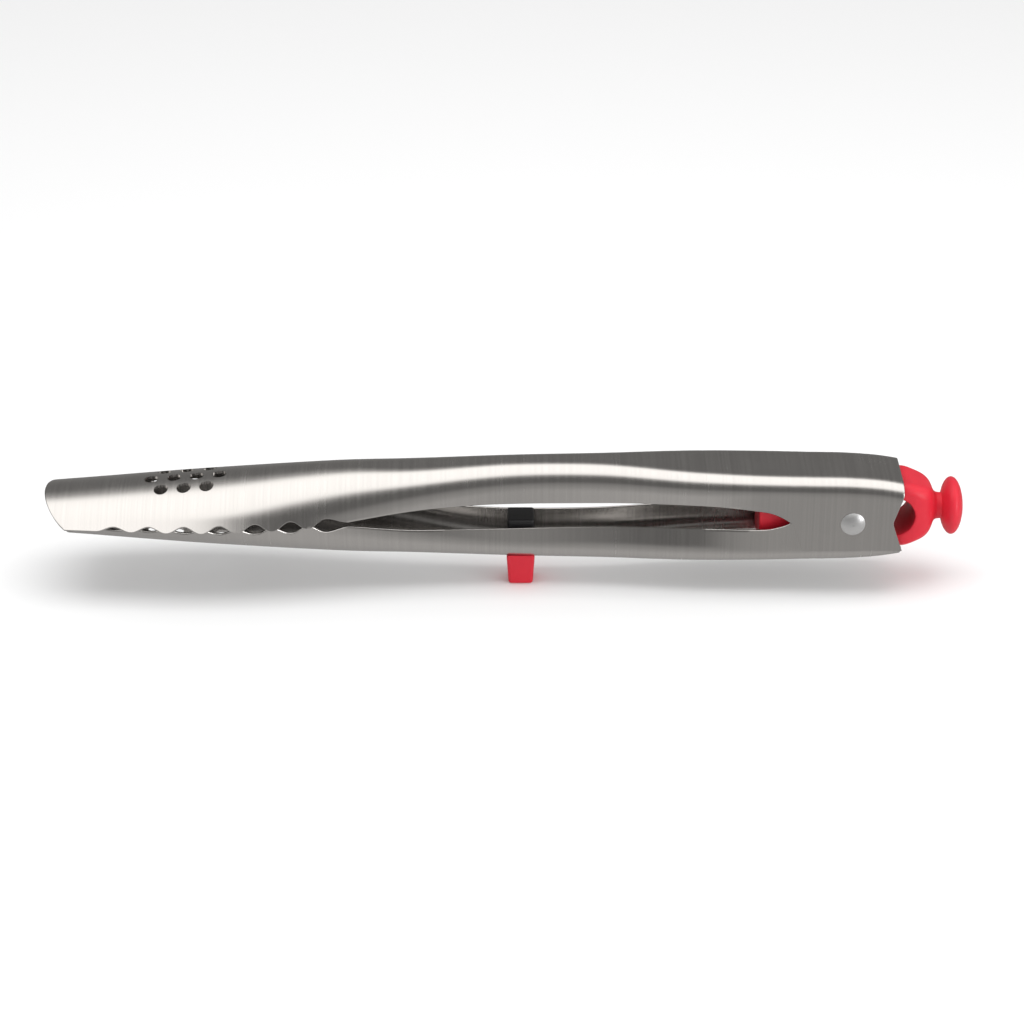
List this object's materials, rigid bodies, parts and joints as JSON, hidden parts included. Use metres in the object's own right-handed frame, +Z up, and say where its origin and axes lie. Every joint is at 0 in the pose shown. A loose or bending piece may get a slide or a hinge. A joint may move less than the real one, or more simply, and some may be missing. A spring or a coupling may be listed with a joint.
{
  "type": "spring loaded kitchen tongs",
  "caption": "Locking kitchen tongs: two stamped steel arms with scalloped, drained jaws on a rivet, with a torsion spring, a pull lock slider and a soft rest foot.",
  "frame": {"origin": "middle of the foot's sole, on the surface that the closed tongs stand on", "axes": "+X from the jaws to the pull knob, +Y across the arms, +Z up"},
  "size_m": [0.305, 0.042, 0.0452],
  "materials": {
    "arm_steel": "satin stainless sheet, fine brushing across the jaw",
    "rivet_steel": "polished domed rivet",
    "spring_steel": "drawn stainless wire",
    "lock_red": "satin red, soft to the touch",
    "foot_red": "satin red silicone",
    "anchor_black": "matte black nylon"
  },
  "bodies": {
    "lower_arm": {"lower_arm": "arm_steel", "foot": "foot_red", "foot_anchor": "anchor_black", "rivet_post": "rivet_steel", "rivet_pin": "rivet_steel"},
    "spring_core": {"spring_bush": "rivet_steel", "torsion_spring": "spring_steel"},
    "upper_arm": {"upper_arm": "arm_steel"},
    "lock_slider": {"lock_slider": "lock_red"}
  },
  "joints": [
    {"name": "arm_opening", "type": "hinge", "parent": "lower_arm", "child": "spring_core", "pos_m": [0.1096, 0, 0.0275], "axis": [0, 1, 0], "range_deg": [0, 12], "deforming": ["torsion_spring"]},
    {"name": "upper_arm_opening", "type": "hinge", "parent": "spring_core", "child": "upper_arm", "pos_m": [0.1096, 0, 0.0275], "axis": [0, 1, 0], "range_deg": [0, 12]},
    {"name": "lock_travel", "type": "slide", "parent": "spring_core", "child": "lock_slider", "axis": [1, 0, 0], "range_m": [-0.0101, 0]}
  ],
  "couplings": [
    {"joint": "upper_arm_opening", "follows": "arm_opening", "ratio": 1},
    {"joint": "lock_travel", "follows": "arm_opening", "m_per_rad": -0.0477}
  ]
}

▸ **What you have to do**
Each line must be given again exactly as written above.

▸ **Solution for this task**
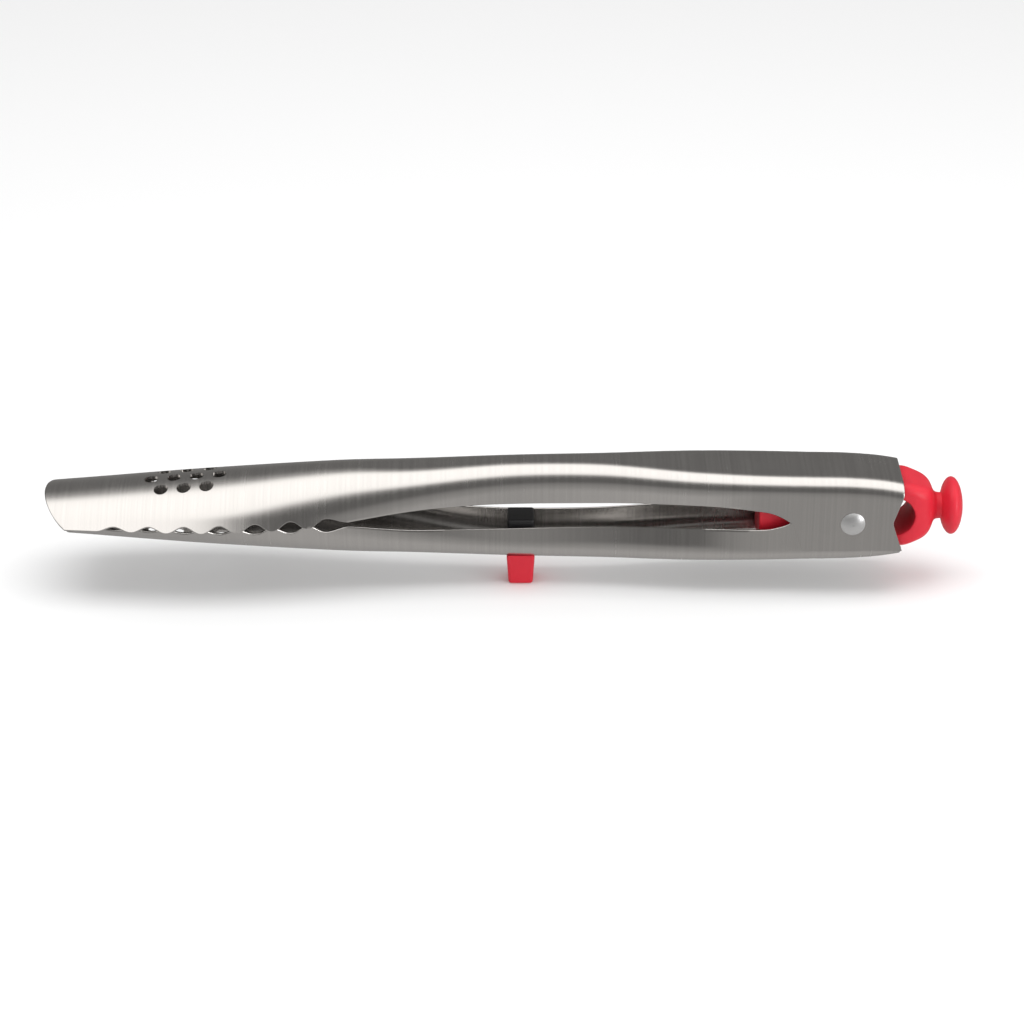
List this object's materials, rigid bodies, parts and joints as JSON, hidden parts included. Use metres in the object's own right-handed frame, +Z up, and say where its origin and axes lie. Every joint is at 0 in the pose shown. A loose or bending piece may get a slide or a hinge. A joint may move less than the real one, or more simply, and some may be missing. A spring or a coupling may be listed with a joint.
{
  "type": "spring loaded kitchen tongs",
  "caption": "Locking kitchen tongs: two stamped steel arms with scalloped, drained jaws on a rivet, with a torsion spring, a pull lock slider and a soft rest foot.",
  "frame": {"origin": "middle of the foot's sole, on the surface that the closed tongs stand on", "axes": "+X from the jaws to the pull knob, +Y across the arms, +Z up"},
  "size_m": [0.305, 0.042, 0.0452],
  "materials": {
    "arm_steel": "satin stainless sheet, fine brushing across the jaw",
    "rivet_steel": "polished domed rivet",
    "spring_steel": "drawn stainless wire",
    "lock_red": "satin red, soft to the touch",
    "foot_red": "satin red silicone",
    "anchor_black": "matte black nylon"
  },
  "bodies": {
    "lower_arm": {"lower_arm": "arm_steel", "foot": "foot_red", "foot_anchor": "anchor_black", "rivet_post": "rivet_steel", "rivet_pin": "rivet_steel"},
    "spring_core": {"spring_bush": "rivet_steel", "torsion_spring": "spring_steel"},
    "upper_arm": {"upper_arm": "arm_steel"},
    "lock_slider": {"lock_slider": "lock_red"}
  },
  "joints": [
    {"name": "arm_opening", "type": "hinge", "parent": "lower_arm", "child": "spring_core", "pos_m": [0.1096, 0, 0.0275], "axis": [0, 1, 0], "range_deg": [0, 12], "deforming": ["torsion_spring"]},
    {"name": "upper_arm_opening", "type": "hinge", "parent": "spring_core", "child": "upper_arm", "pos_m": [0.1096, 0, 0.0275], "axis": [0, 1, 0], "range_deg": [0, 12]},
    {"name": "lock_travel", "type": "slide", "parent": "spring_core", "child": "lock_slider", "axis": [1, 0, 0], "range_m": [-0.0101, 0]}
  ],
  "couplings": [
    {"joint": "upper_arm_opening", "follows": "arm_opening", "ratio": 1},
    {"joint": "lock_travel", "follows": "arm_opening", "m_per_rad": -0.0477}
  ]
}